Your description of health care today — even at the supposedly ‘good’ places — is accurate. My 93-year-old mother and her 89-year-old sister had similar experiences. It seems like a crazy and cruel irony that so many elders lose their lives by inches with bodies still going long after joy has died. Thank you for telling it straight and telling it well.
Flossie was my English teacher at Lowell High School. My freshman year, the school declared “Famous Couples Day” and held a contest in the gym or the courtyard, I can’t remember. I said hey Flossie, you know Harold and Maude? She gave me a look. “You want me to play Maude to your Harold.” That look would have wilted plastic flowers. But she did it. (Somewhere there’s a picture – the Lowell 85 yearbook? I can’t find it.) I don’t remember if we won; if not, we were robbed. In any case Flossie was always and still remains game, giving, brilliant and hilarious, and as brutal as her last years have been I am very selfishly grateful to her doctors for not handing over that pill.

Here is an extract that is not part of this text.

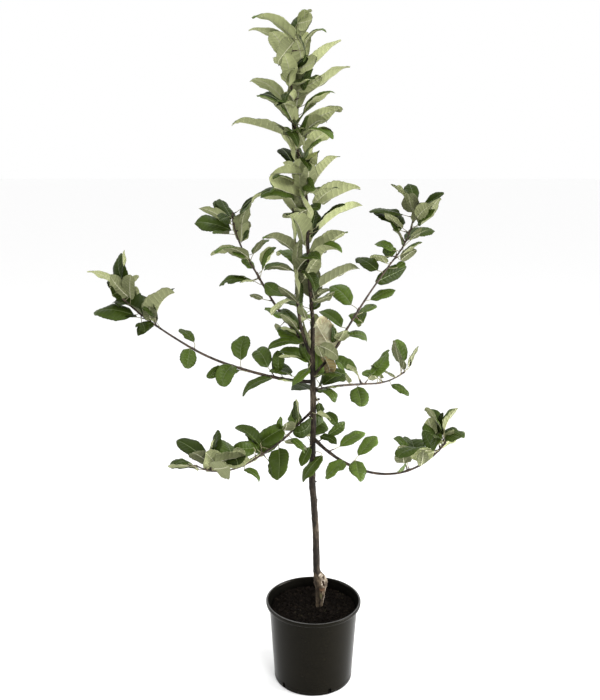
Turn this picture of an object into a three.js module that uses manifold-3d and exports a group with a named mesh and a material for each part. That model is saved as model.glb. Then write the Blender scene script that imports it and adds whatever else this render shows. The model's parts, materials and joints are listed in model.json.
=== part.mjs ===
// Dwarf apple tree in a nursery pot: a two-stemmed young tree with six arching boughs, one short
// bough at its back, its leaves gathered into tufts, and the pot of potting mix that it stands in.
// Millimetres, +Z up. The origin is the centre of the pot's flat underside, +X is to the right and
// -Y to the front of the tree.
import * as THREE from "three";
import { mergeVertices } from "three/addons/utils/BufferGeometryUtils.js";
import Module from "manifold-3d";

const wasm = await Module();
wasm.setup();

// ---------------------------------------------------------------- driving dimensions
const GAP = 0.3; // clearance kept between solids that touch

const POT = {
  height: 215,
  rimRadius: 121.6, // over the rolled rim
  shoulderRadius: 113.2, // wall just under the rim
  footRadius: 99.8,
  wall: 2.2,
  floor: 3.2,
  rimDepth: 12, // height of the rolled rim
  segments: 32,
  slots: 5, // drain slots round the foot
  slotTurn: 6, // bearing of the first slot
  slotWidth: 9,
  slotHeight: 17,
  slotSill: 1.2, // what is left under each slot
};
const SOIL_LEVEL = 190; // potting mix, 25 mm under the rim

// Axis and radius of the main stem: it leans, kinks at the graft union and wavers to its tip.
const TRUNK = {
  sides: 8,
  stations: [
    { z: SOIL_LEVEL + GAP, x: 16, y: 6, r: 10.4 },
    { z: 205, x: 16.5, y: 6, r: 10.2 },
    { z: 236, x: 18.8, y: 5.5, r: 12.4 },
    { z: 249, x: 19.6, y: 5, r: 15.0 },
    { z: 258, x: 18.6, y: 4.5, r: 16.6 },
    { z: 271, x: 15.6, y: 4, r: 14.7 },
    { z: 282, x: 11.6, y: 4, r: 11.2 },
    { z: 298, x: 8.3, y: 4, r: 9.0 },
    { z: 340, x: 7.3, y: 3, r: 8.5 },
    { z: 390, x: 6.2, y: 1, r: 8.0 },
    { z: 484, x: 0.3, y: 0, r: 7.9 },
    { z: 540, x: -4, y: -1, r: 8.0 },
    { z: 620, x: -3, y: -2, r: 7.1 },
    { z: 712, x: -2, y: -3, r: 7.2 },
    { z: 800, x: -3, y: -3, r: 6.6 },
    { z: 880, x: -4, y: -2, r: 5.3 },
    { z: 945, x: -4, y: -1, r: 4.6 },
    { z: 1030, x: -11, y: 0, r: 4.2 },
    { z: 1130, x: -16, y: 2, r: 3.8 },
    { z: 1236, x: -20, y: 4, r: 3.4 },
    { z: 1348, x: -41, y: 4, r: 2.9 },
    { z: 1472, x: -53, y: 6, r: 2.4 },
    { z: 1540, x: -55, y: 6, r: 2.0 },
    { z: 1592, x: -50, y: 6, r: 1.4 },
  ],
};

// Each limb leaves the main stem at a height, on a bearing (degrees from +X towards +Y) that may
// turn along its length, and climbs by the angles in rises, spread evenly from root to tip.
const LIMBS = {
  second_leader: { from: 851, bearing: [200, 160], length: 418, rises: [62, 78, 88, 88, 86, 84], root: 4.4, tip: 2.0 },
  bough_left_low: { from: 722, bearing: [222, 212], length: 357, rises: [-24, -33, -20, -16, 8, 39], root: 3.1, tip: 1.5 },
  bough_right_low: { from: 652, bearing: [-34, -20], length: 386, rises: [-36, -23, -6, 16, 40, 58], root: 4.2, tip: 1.9, bendAt: 0.5 },
  bough_left_mid: { from: 794, bearing: [172, 164], length: 533, rises: [-1, 11, 16, 28, 32, 42], root: 4.1, tip: 1.9 },
  bough_right_mid: { from: 770, bearing: [52, 40], length: 368, rises: [-2, -9, -10, 19], root: 3.7, tip: 1.7 },
  bough_right_high: { from: 809, bearing: [14, 30], length: 477, rises: [43, 59, 53, 47, 90], root: 3.5, tip: 1.3 },
  bough_left_high: { from: 847, bearing: [156, 142], length: 409, rises: [60, 46, 55, 52, 82], root: 3.9, tip: 1.6 },
  bough_back: { from: 838, bearing: [88, 104], length: 330, rises: [40, 55, 62, 74], root: 3.6, tip: 1.5 },
};
const LIMB_SIDES = 6;

// Leaves stand on every stem in a two-fifths spiral.
const LEAF_TURN = 144;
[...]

The Harold and Maude Wing. Yes yes yes.
Love the article. I also hope to find a way out of this life before it becomes too unbearable. However, with your great talent for writing, I hope you summon the energy to continue. My godmother, while still in fairly good health, though tired of living, at age 93 stopped eating. Said she wasn’t able to eat, but I think it was a form of Catholic suicide.
Thanks brave lady. My daily prayer/thought is that I will age with grace, which means some humor like yours and a bit of snark, sprinkled with lots of hope anyway. I have hope at 76 that the medical system will get it together. We have assisted living. Why not assisted dying? I loved reading Dr. Atul Gawande’s new book, Being Mortal—new ways of thinking about aging and dying. Thanks!
Harold and Maude was an firm favourite of mine.
I bewail the US healthcare system that has seen you suffer, Flossie! How dare they! They should have such ‘care’!
Our own dear politicians are trying their utmost to foister on we Aussies this ghastly system… They too should have ‘such care’!
Dear Ms. Lewis: Thank you for an excellent essay. At a healthy, active 73 years of age, I had a Hip Implant surgery. One year later, another surgery on the other side. I can relate to much about your reports in the medical experience.
It is very odd to me, to be realizing many things that will never “BE” AGAIN. I only hope to remain peaceful and accepting enough to welcome life’s changes, adjustments, new ways of enjoying the next twenty years. May your writing be doing this for you, carry on!
Great piece. I, too, wish that a veterinarian could put me out of my misery, when the time comes. How come we can be so kind to our pets, yet so cruel to ourselves?
Your indomitable spirit comes thru in this piece. Oh the indignities of aging. You are a good observer. This seems to enable you to see how ludicrous it all is. Your humor comes thru Love the Harold and Maude wing. Your life sounds full in many ways. We will all be where you are someday soon. We need to figure out how to make it work. Thanks for writing this.